The eight-mile-wide oblong of crude headed for the sandy beaches of the southern gulf. There, the lack of energetic wave action means that oil washing up on shore will remain, forming viscous tar balls and mats, at least until detergent-wielding cleanup crews arrive. As the lighter fractions of spilled oil evaporate, a tarry mass will remain behind and sink to the bottom, says Mark Pokras of Tufts University, who has treated animals hurt by oil spills. “Much of the tar will sink, destroy[ing] coral reefs and other bottom-dwelling marine life–the food for fish and wildlife,” he predicts. The ultimate effect, says Brent Blackwelder of the environmental group Friends of the Earth, will be like “paving the gulf in asphalt.”
The principal lesson of the Valdez fiasco was that a terrible oil spill becomes catastrophic unless quickly contained. The longer floating oil mixes with water and gets whipped by wind, the more it emulsifies, turning into a goopy brown mousse that resists containment and destruction. Yet despite Valdez, and despite Saddam’s threats, the gulf nations are ill-prepared to battle a massive, intentional release. Gulf spills are normally the responsibility of the Gulf Area Oil Companies Mutual Aid Organization, with 10 member companies from Saudi Arabia, Kuwait and the smaller emirates. But the group has nowhere near enough containment booms, skimmers, barges and other cleanup equipment in or near the gulf to contain a gusher like the one Saddam has uncorked. Even if it did, responding to a spill is not a high priority when Scuds are flying; sometimes it is outright impossible. “[The spill] is in enemy territory,” said chief of staff Johnston. “We can’t just go in and shut it off.”
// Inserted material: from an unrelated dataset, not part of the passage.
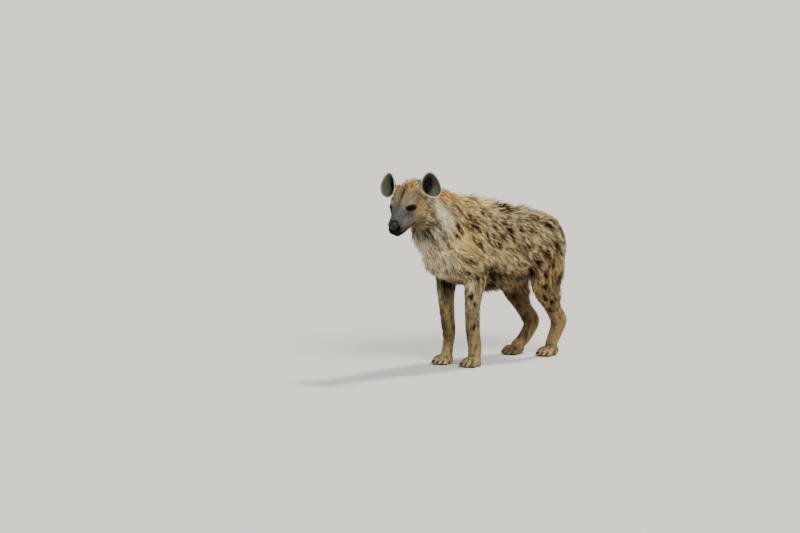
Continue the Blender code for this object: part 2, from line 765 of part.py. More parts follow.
def lock(tree, root, lie, length, width, lift):
    """A flat tapered lock. It leaves the surface from a sunk root, follows it, and lifts away at its tip.
    Where the surface would twist it too much, there is none."""
    rings = []
    before = None
    place = Vector(root)
    reached = 0.0
    for share, wide, edge, ridge in LOCK_PROFILE:
        place, normal = nearest_skin(tree, place + lie * length * (share - reached), width * 0.7)
        lie = (lie - normal * lie.dot(normal)).normalized()
        across = normal.cross(lie)
        if before and across.angle(before) > LOCK_TWIST:
            return None
        before = across
        side = across * width * wide / 2
        low = place + normal * edge * lift
        rings.append([low + side, place + normal * ridge * lift, low - side])
        reached = share
    below, normal = nearest_skin(tree, place + lie * length * (1.0 - reached), width * 0.7)
    return loft(rings, tip=below + normal * lift)


def apart(planes, points, margin=0.001):
    """Whether one of the planes of a convex space keeps all the points out of it."""
    for point, normal in planes:
        normal = Vector(normal).normalized()
        if all((p - point).dot(normal) > margin for p in points):
            return True
    return False


def place_lock(tree, others, root, lie, length, width, lift):
    """A lock that stays clear of the neighbours' space, made shorter where it has to be."""
    for share in (1.0, 0.8, 0.62, 0.48):
        made = lock(tree, root, lie, length * share, width, lift * share)
        points = [v.co for v in made.vertices] if made else []
        if made and all(apart(planes, points) for planes in others):
            return [made]
    return []


def path_point(rows, share):
    """Centre and direction of a loft's path at a share of its length."""
    centres = smooth_rows(rows, 4)[:, :3]
    reached = np.concatenate([[0.0], np.cumsum(np.linalg.norm(np.diff(centres, axis=0), axis=1))])
    found = []
    for step in (-0.02, 0.0, 0.02):
        spot = share * reached[-1] + step
        found.append(Vector([np.interp(spot, reached, centres[:, i]) for i in range(3)]))
    low, middle, high = found
    return middle, (high - low).normalized()


def coat_tier(tree, others, rng, rows, share, angles, size, lie_down, rise):
    """One ring of locks round a path. Angles are in degrees from the top line, positive to the left."""
    length, width, lift = size
    made = []
    centre, along = path_point(rows, share)
    left = (Vector((0, 1, 0)) - along * along.y).normalized()
    up = along.cross(left)
    for degrees in angles:
        angle = math.radians(degrees + rng.uniform(-2.0, 2.0))
        out = up * math.cos(angle) + left * math.sin(angle)
        down = (left * math.cos(angle) - up * math.sin(angle)) * (1 if degrees > 0 else -1)
        start = centre + along * rng.uniform(-0.007, 0.007) + out * 0.5
        hit, _, _, distance = tree.ray_cast(start, -out)
        if hit is None or distance > 0.48:
            continue
        lean = lie_down * min(1.0, abs(degrees) / 60) * (1.0 if abs(degrees) < 120 else 0.35)
        lie = (down * lean - along + out * rise).normalized()
        long = length * rng.uniform(0.88, 1.12)
        high = lift * rng.uniform(0.85, 1.15)
        made += place_lock(tree, others, hit, lie, long, width, high)
    return made


def both_sides(angles):
    return [a for a in angles] + [-a for a in angles]


def torso_coat(tree, others, rng):
    """Mane down the back, and tiers of locks over shoulders, flanks, belly and haunches."""
    made = []
    for i in range(TORSO_TIERS):
        share = 0.06 + 0.88 * i / (TORSO_TIERS - 1)
        angles = both_sides((52, 84, 116, 156) if i % 2 else (37, 68, 100, 134))
        made += coat_tier(tree, others, rng, TRUNK, share, angles, FLANK_LOCK, 0.75, 0.0)
    for i in range(MANE_TIERS):
        along = i / (MANE_TIERS - 1)
        grow = 0.6 + 0.4 * along
        size = (MANE_LOCK[0] * grow, MANE_LOCK[1], MANE_LOCK[2] * grow)
        angles = (-12, 12) if i % 2 else (-24, 0.1, 24)
        made += coat_tier(tree, others, rng, TRUNK, 0.12 + 0.72 * along, angles, size, 0.5, 0.25)
    return made


def neck_coat(tree, others, rng):
    """The mane's longest locks on the nape, and the shaggy sides and throat."""
    made = []
    for i in range(4):
        angles = both_sides((36, 68, 100, 132, 166) if i % 2 else (52, 84, 116, 150))
        made += coat_tier(tree, others, rng, NECK, 0.43 + 0.42 * i / 3, angles, NECK_LOCK, 0.55, 0.0)
    for i in range(6):
        angles = (-13, 13) if i % 2 else (-26, 0.1, 26)
        made += coat_tier(tree, others, rng, NECK, 0.38 + 0.50 * i / 5, angles, MANE_LOCK, 0.5, 0.35)
    return made


def hanging_lock(root, out, length, width, lift):
    """A lock that hangs down along the tail, stands off it and turns in to a point."""
    down = Vector((0, 0, -1))
    side = out.cross(down) * width / 2
    rings = []
    for share, wide, height, thick in (
        (0.00, 0.5, -0.9, 0.003),
        (0.35, 1.0, 0.1, 0.006),
        (0.70, 0.7, 0.9, 0.005),
    ):
        centre = Vector(root) + down * length * share + out * lift * height
        rings.append([centre + side * wide, centre + out * thick, centre - side * wide])
    return loft(rings, tip=Vector(root) + down * length + out * lift * 0.3)


def brush_coat(rng):
    """The tail's brush, fullest above its end and running past it."""
    made = []
    length, width, lift = BRUSH_LOCK
    rows = smooth_rows(TAIL, 4)
    picks = rows[int(len(rows) * 0.40) :: 4]
    for i, row in enumerate(picks):
        share = i / (len(picks) - 1)
        for k in range(BRUSH_AROUND):
            angle = 2 * math.pi * (k + 0.5 * (i % 2)) / BRUSH_AROUND + rng.uniform(-0.15, 0.15)
            out = Vector((math.cos(angle), math.sin(angle), 0.0))
            root = Vector(row[:3]) + out * row[3] + Vector((0.0, 0.0, rng.uniform(-0.022, 0.014)))
            long = length * (0.65 + 0.35 * math.sin(math.pi * share)) * rng.uniform(0.9, 1.1)
            made.append(hanging_lock(root, out, long, width, lift))
    return made


def crown_coat(tree, others, rng):
    """The tuft that stands between the ears, in the head's frame."""
    made = []
    length, width, lift = CROWN_LOCK
    for x, y in CROWN_ROOTS:
        hit, _, _, _ = tree.ray_cast(Vector((x, y, 0.4)), Vector((0, 0, -1)))
        lie = Vector((-0.8, 8.0 * y, 0.55))
        made += place_lock(tree, others, hit, lie, length * rng.uniform(0.9, 1.1), width, lift)
    return made


# Assembly


def finish_node(name, mesh, place, colour, roughness=0.85):
    mesh.name = name
    mesh.materials.clear()
    mesh.materials.append(material(colour, roughness))
    obj = mesh_object(name, mesh, place)
    mesh.shade_smooth()
    mesh.set_sharp_from_angle(angle=math.radians(50))
    return obj


def build_trunk(flesh, rng, place):
    """Torso, neck and tail, with their locks."""
    limbs = [limb_regions(side)[name] for side in (1, -1) for name in ("forearm", "thigh")]
    ahead = [other_side(NECK_CUT)]
    others = limbs + [ahead, tail_region()]
    torso = combine(flesh.copy(), [region(planes, GAP) for planes in others], "DIFFERENCE")
    tree = surface(flesh)
    torso = combine(torso, torso_coat(tree, others, rng), "UNION")
    finish_node("torso", torso, place, "coat")

    neck = combine(flesh.copy(), [region([other_side(NECK_CUT), HEAD_CUT])], "INTERSECT")
    neck = combine(neck, neck_coat(tree, [[NECK_CUT], [other_side(HEAD_CUT)]], rng), "UNION")
    finish_node("neck", neck, place, "mane")

    tail = combine(flesh.copy(), [region(tail_region())], "INTERSECT")
    finish_node("tail", combine(tail, brush_coat(rng), "UNION"), place, "dark")


def build_leg(flesh, side, word, place):
    """Forearm, thigh and shank from the body's flesh, and both paws with their claws."""
    regions = limb_regions(side)
    fore, hind = leg_rows(side)
    for name, grow in (("forearm", 0.0), ("thigh", 0.0), ("shank", -GAP)):
        length = combine(flesh.copy(), [region(regions[name], grow)], "INTERSECT")
        finish_node(f"{name}_{word}", length, place, "legs")
    for limb, rows, lean in (("fore", fore[4:], 0.0), ("hind", hind[5:], -0.012)):
        x, y = rows[-1][0] + 0.006, rows[-1][1]
        claws = []
        for number, (across, reach, spread) in enumerate(TOES, 1):
            nail = claw(x, y + across, reach, spread)
            finish_node(f"claw_{limb}_{word}_{number}", nail, place, "claw", 0.4)
            claws.append(claw(x, y + across, reach, spread, GAP))
        paw = combine(paw_flesh(x, y, rows, lean), [region(regions[limb], -GAP)], "INTERSECT")
        finish_node(f"paw_{limb}_{word}", combine(paw, claws, "DIFFERENCE"), place, "legs")


def build_head(rng, place):
    """Head, nose, ears and eyes, modelled in the head's frame."""
    to_world = head_matrix()
    to_head = to_world.inverted()
    flesh = head_flesh()
    back = (to_head @ HEAD_CUT[0], to_head.to_3x3() @ HEAD_CUT[1])
    ears = [[other_side(ear_plane(side))] for side in (1, -1)]
    others = [[back]] + ears + [nose_planes()]
    head = combine(flesh.copy(), [region(planes, GAP) for planes in others], "DIFFERENCE")
    head = combine(head, crown_coat(surface(head), others, rng), "UNION")
    finish_node("head", moved(head, to_world), place, "face")
    nose = combine(flesh.copy(), [region(nose_planes())], "INTERSECT")
    finish_node("nose", moved(nose, to_world), place, "dark", 0.45)
    for side, word in ((1, "left"), (-1, "right")):
        ear = combine(flesh.copy(), [region([other_side(ear_plane(side))])], "INTERSECT")
        finish_node(f"ear_{word}", moved(ear, to_world), place, "ear")
        finish_node(f"eye_{word}", moved(eyeball(side), to_world), place, "eye", 0.1)


def stand_on_origin(place):
    """Move everything so that the middle of its box's underside is the origin."""
    corners = [v.co for obj in place.objects for v in obj.data.vertices]
    low = np.min(corners, axis=0)
    high = np.max(corners, axis=0)
    shift = Matrix.Translation((-(low[0] + high[0]) / 2, -(low[1] + high[1]) / 2, -low[2]))
    for obj in place.objects:
        obj.data.transform(shift)


def build():
    clear_scene()
    hyena = collection("spotted_hyena")
    rng = random.Random(9)
    flesh = body_flesh()
    build_trunk(flesh, rng, hyena)
    for side, word in ((1, "left"), (-1, "right")):
        build_leg(flesh, side, word, hyena)
    build_head(rng, hyena)
    stand_on_origin(hyena)


build()
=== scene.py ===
"""The looks of a standing spotted hyena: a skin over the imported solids, a coat of tufts, eyes, nose, claws.

The shapes repeat the named sizes of the part's source, at a finer grain. All is made in the design frame and
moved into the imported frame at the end, by the place of the left eye.
"""

import json
import math

import bmesh
import bpy
import numpy as np
from mathutils import Matrix, Vector
from mathutils.bvhtree import BVHTree
from mathutils.kdtree import KDTree

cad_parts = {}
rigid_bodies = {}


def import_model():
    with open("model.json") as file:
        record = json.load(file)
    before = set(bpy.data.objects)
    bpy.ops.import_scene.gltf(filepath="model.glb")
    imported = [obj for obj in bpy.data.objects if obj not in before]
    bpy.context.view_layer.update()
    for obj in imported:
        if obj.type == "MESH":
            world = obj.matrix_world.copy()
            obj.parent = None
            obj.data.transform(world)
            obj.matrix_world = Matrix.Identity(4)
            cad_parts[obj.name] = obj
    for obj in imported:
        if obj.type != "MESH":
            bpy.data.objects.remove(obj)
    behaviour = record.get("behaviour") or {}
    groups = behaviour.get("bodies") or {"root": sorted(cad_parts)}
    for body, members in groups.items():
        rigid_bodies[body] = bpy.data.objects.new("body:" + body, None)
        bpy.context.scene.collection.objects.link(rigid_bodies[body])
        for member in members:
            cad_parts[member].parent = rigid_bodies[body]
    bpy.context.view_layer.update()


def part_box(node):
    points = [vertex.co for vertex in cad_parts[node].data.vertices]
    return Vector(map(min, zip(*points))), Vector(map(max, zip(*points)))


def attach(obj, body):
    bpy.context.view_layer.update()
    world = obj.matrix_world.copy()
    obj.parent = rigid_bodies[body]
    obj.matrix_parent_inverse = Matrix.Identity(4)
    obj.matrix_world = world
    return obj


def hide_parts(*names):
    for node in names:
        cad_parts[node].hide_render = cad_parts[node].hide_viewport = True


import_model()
SIDES = ((1, "left"), (-1, "right"))

# Grain of the skin
RING_SIDES = 40
BODY_VOXEL = 0.003
HEAD_VOXEL = 0.0019
BODY_TRIANGLES = 110000
HEAD_TRIANGLES = 80000

# The head's own frame: +X along the muzzle, +Y to its left, +Z up, the origin at the level of the mouth
HEAD_YAW = math.radians(12)
HEAD_PITCH = math.radians(25)
EYE_MIDDLE = Vector((0.742, 0.03, 0.832))
EYE_LEVEL = 0.082
EYE_APART = 0.104
EYE_RADIUS = 0.0125
EYE_FORWARD = 0.002
MUZZLE_END = 0.118
LID_THICKNESS = 0.0024
EAR_HALF_WIDTH = 0.05
EAR_HALF_HEIGHT = 0.062
EAR_DEPTH = 0.032
EAR_WALL = 0.0042
EAR_LEAN = 0.012
LEFT_EAR_RAISE = Vector((-0.01, 0.01, 0.012))
# Each toe: place across the paw, reach forward, spread at its end
TOES = ((-0.029, 0.036, -0.006), (-0.0105, 0.05, -0.002), (0.0105, 0.05, 0.002), (0.029, 0.036, 0.006))
PAW_FORWARD = 0.006
TOE_FORWARD = 0.008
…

The best way to fight spreading crude is to do what cars and furnaces do with oil: burn it. “That’s the most efficient way to get rid of oil very fast,” says Alan A. Allen, an oil-spill specialist in Seattle who worked on the Valdez cleanup. He burned more than 20,000 gallons on the second day of that accident. But an oils slick sustains combustion only if it is at least one millimeter thick; often it spreads out to less than that. The first task, then, is to surround the slick with fireproof booms and corral it. A military airlift could ferry the 20,000 to 30,000 feet of fireproof containment booms from Alaska to Saudi Arabia in less than a day–but at the end of the week, almost all the containment booms in the entire world remained in Alaska. Once the crude in contained, it could be ignited by helicopters. With a properly controlled burn, says Allen, " you’re looking at 95 to 98 percent elimination.”
By the end of the week the slick covered more than 250 square miles. The Pentagon did not know how much more oil remained in the al-Ahmadi storage tanks that feed into the Sea Island Terminal, but there was frightening evidence that Saddam had more ecoterror in mind. Several months ago intelligence satellites spotted the Iraqi Army extending an oil pipeline from the northern Kuwait oil network part way across the bridge to Bubiyan Island. “Our concern is that they’ll slick the whole northern Persian Gulf,” says a Marine officer. That would give Saddam little military advantage. But it would turn a war between national into one against the planet itself.
The world unfortunately gets plenty of experience in cleaning up oil spills. A few methods of dealing with the crises stand out, but each poses problems of its own:
Burning works so long as the slick is thicker than one millimeter; as the slick spreads and thins, it will not sustain the flames.
Chemical dispersants can break up a spill (and the Saudis are using them) but they must be used before the oil mixes with too much water and air.
Containment booms corral oil so it can be skimmed or burned. But most of the world inventory of fireproof boom is in Alaska.